**Short exercise**. Write the material out again in full, exactly.

**Data**.
----

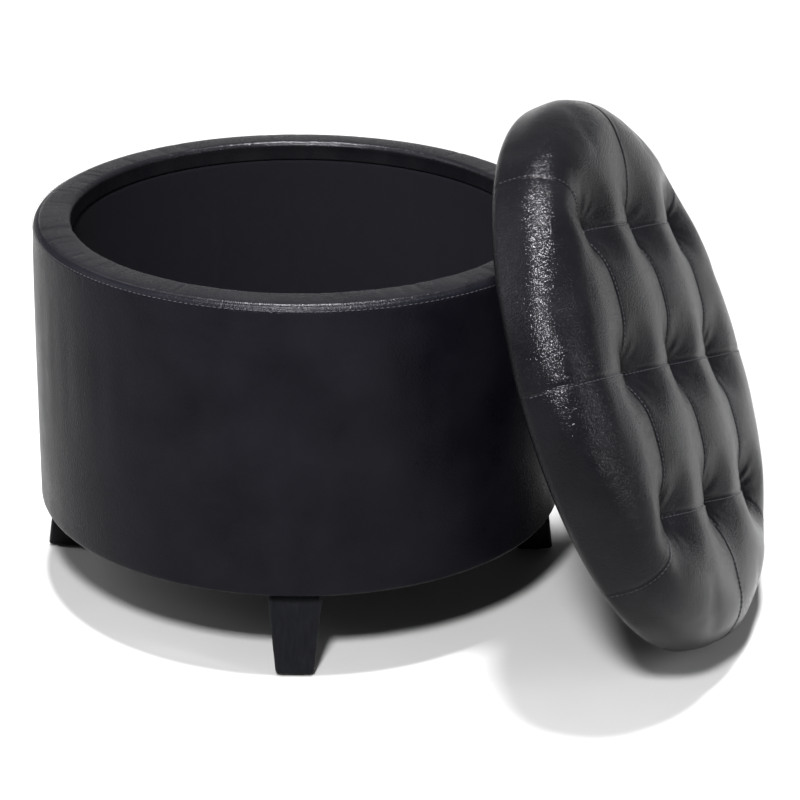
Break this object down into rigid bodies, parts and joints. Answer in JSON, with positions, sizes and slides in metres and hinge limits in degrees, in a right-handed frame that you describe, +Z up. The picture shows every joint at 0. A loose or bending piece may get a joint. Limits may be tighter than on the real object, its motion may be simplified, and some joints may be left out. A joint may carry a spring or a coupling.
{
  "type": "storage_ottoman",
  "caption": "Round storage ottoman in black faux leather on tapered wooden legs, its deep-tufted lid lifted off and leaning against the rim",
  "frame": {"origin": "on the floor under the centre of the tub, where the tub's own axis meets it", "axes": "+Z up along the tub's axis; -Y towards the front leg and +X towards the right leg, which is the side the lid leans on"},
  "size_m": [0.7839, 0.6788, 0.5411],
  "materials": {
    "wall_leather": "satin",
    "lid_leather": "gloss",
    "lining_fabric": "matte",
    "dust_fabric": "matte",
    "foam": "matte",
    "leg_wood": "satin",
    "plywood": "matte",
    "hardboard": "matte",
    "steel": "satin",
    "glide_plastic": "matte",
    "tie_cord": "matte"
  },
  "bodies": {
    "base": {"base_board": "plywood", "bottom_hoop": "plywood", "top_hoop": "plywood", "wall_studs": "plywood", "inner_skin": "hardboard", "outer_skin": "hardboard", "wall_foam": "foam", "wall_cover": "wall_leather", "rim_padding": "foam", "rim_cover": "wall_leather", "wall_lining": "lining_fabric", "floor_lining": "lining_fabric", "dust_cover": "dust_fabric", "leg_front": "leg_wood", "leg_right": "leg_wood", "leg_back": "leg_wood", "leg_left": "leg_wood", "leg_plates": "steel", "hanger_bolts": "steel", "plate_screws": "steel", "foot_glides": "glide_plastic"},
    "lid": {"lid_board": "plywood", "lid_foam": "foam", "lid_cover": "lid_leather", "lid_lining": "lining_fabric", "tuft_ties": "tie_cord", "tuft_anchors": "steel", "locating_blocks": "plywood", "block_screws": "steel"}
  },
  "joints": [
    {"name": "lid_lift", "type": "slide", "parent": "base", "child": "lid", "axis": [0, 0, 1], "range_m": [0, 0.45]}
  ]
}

----

**Full output**.
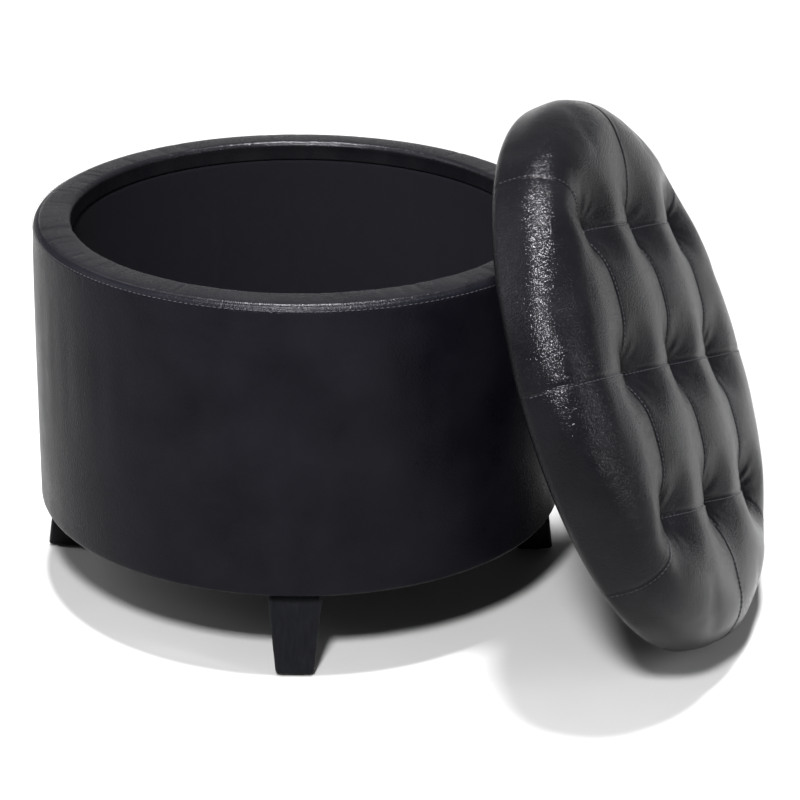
Break this object down into rigid bodies, parts and joints. Answer in JSON, with positions, sizes and slides in metres and hinge limits in degrees, in a right-handed frame that you describe, +Z up. The picture shows every joint at 0. A loose or bending piece may get a joint. Limits may be tighter than on the real object, its motion may be simplified, and some joints may be left out. A joint may carry a spring or a coupling.
{
  "type": "storage_ottoman",
  "caption": "Round storage ottoman in black faux leather on tapered wooden legs, its deep-tufted lid lifted off and leaning against the rim",
  "frame": {"origin": "on the floor under the centre of the tub, where the tub's own axis meets it", "axes": "+Z up along the tub's axis; -Y towards the front leg and +X towards the right leg, which is the side the lid leans on"},
  "size_m": [0.7839, 0.6788, 0.5411],
  "materials": {
    "wall_leather": "satin",
    "lid_leather": "gloss",
    "lining_fabric": "matte",
    "dust_fabric": "matte",
    "foam": "matte",
    "leg_wood": "satin",
    "plywood": "matte",
    "hardboard": "matte",
    "steel": "satin",
    "glide_plastic": "matte",
    "tie_cord": "matte"
  },
  "bodies": {
    "base": {"base_board": "plywood", "bottom_hoop": "plywood", "top_hoop": "plywood", "wall_studs": "plywood", "inner_skin": "hardboard", "outer_skin": "hardboard", "wall_foam": "foam", "wall_cover": "wall_leather", "rim_padding": "foam", "rim_cover": "wall_leather", "wall_lining": "lining_fabric", "floor_lining": "lining_fabric", "dust_cover": "dust_fabric", "leg_front": "leg_wood", "leg_right": "leg_wood", "leg_back": "leg_wood", "leg_left": "leg_wood", "leg_plates": "steel", "hanger_bolts": "steel", "plate_screws": "steel", "foot_glides": "glide_plastic"},
    "lid": {"lid_board": "plywood", "lid_foam": "foam", "lid_cover": "lid_leather", "lid_lining": "lining_fabric", "tuft_ties": "tie_cord", "tuft_anchors": "steel", "locating_blocks": "plywood", "block_screws": "steel"}
  },
  "joints": [
    {"name": "lid_lift", "type": "slide", "parent": "base", "child": "lid", "axis": [0, 0, 1], "range_m": [0, 0.45]}
  ]
}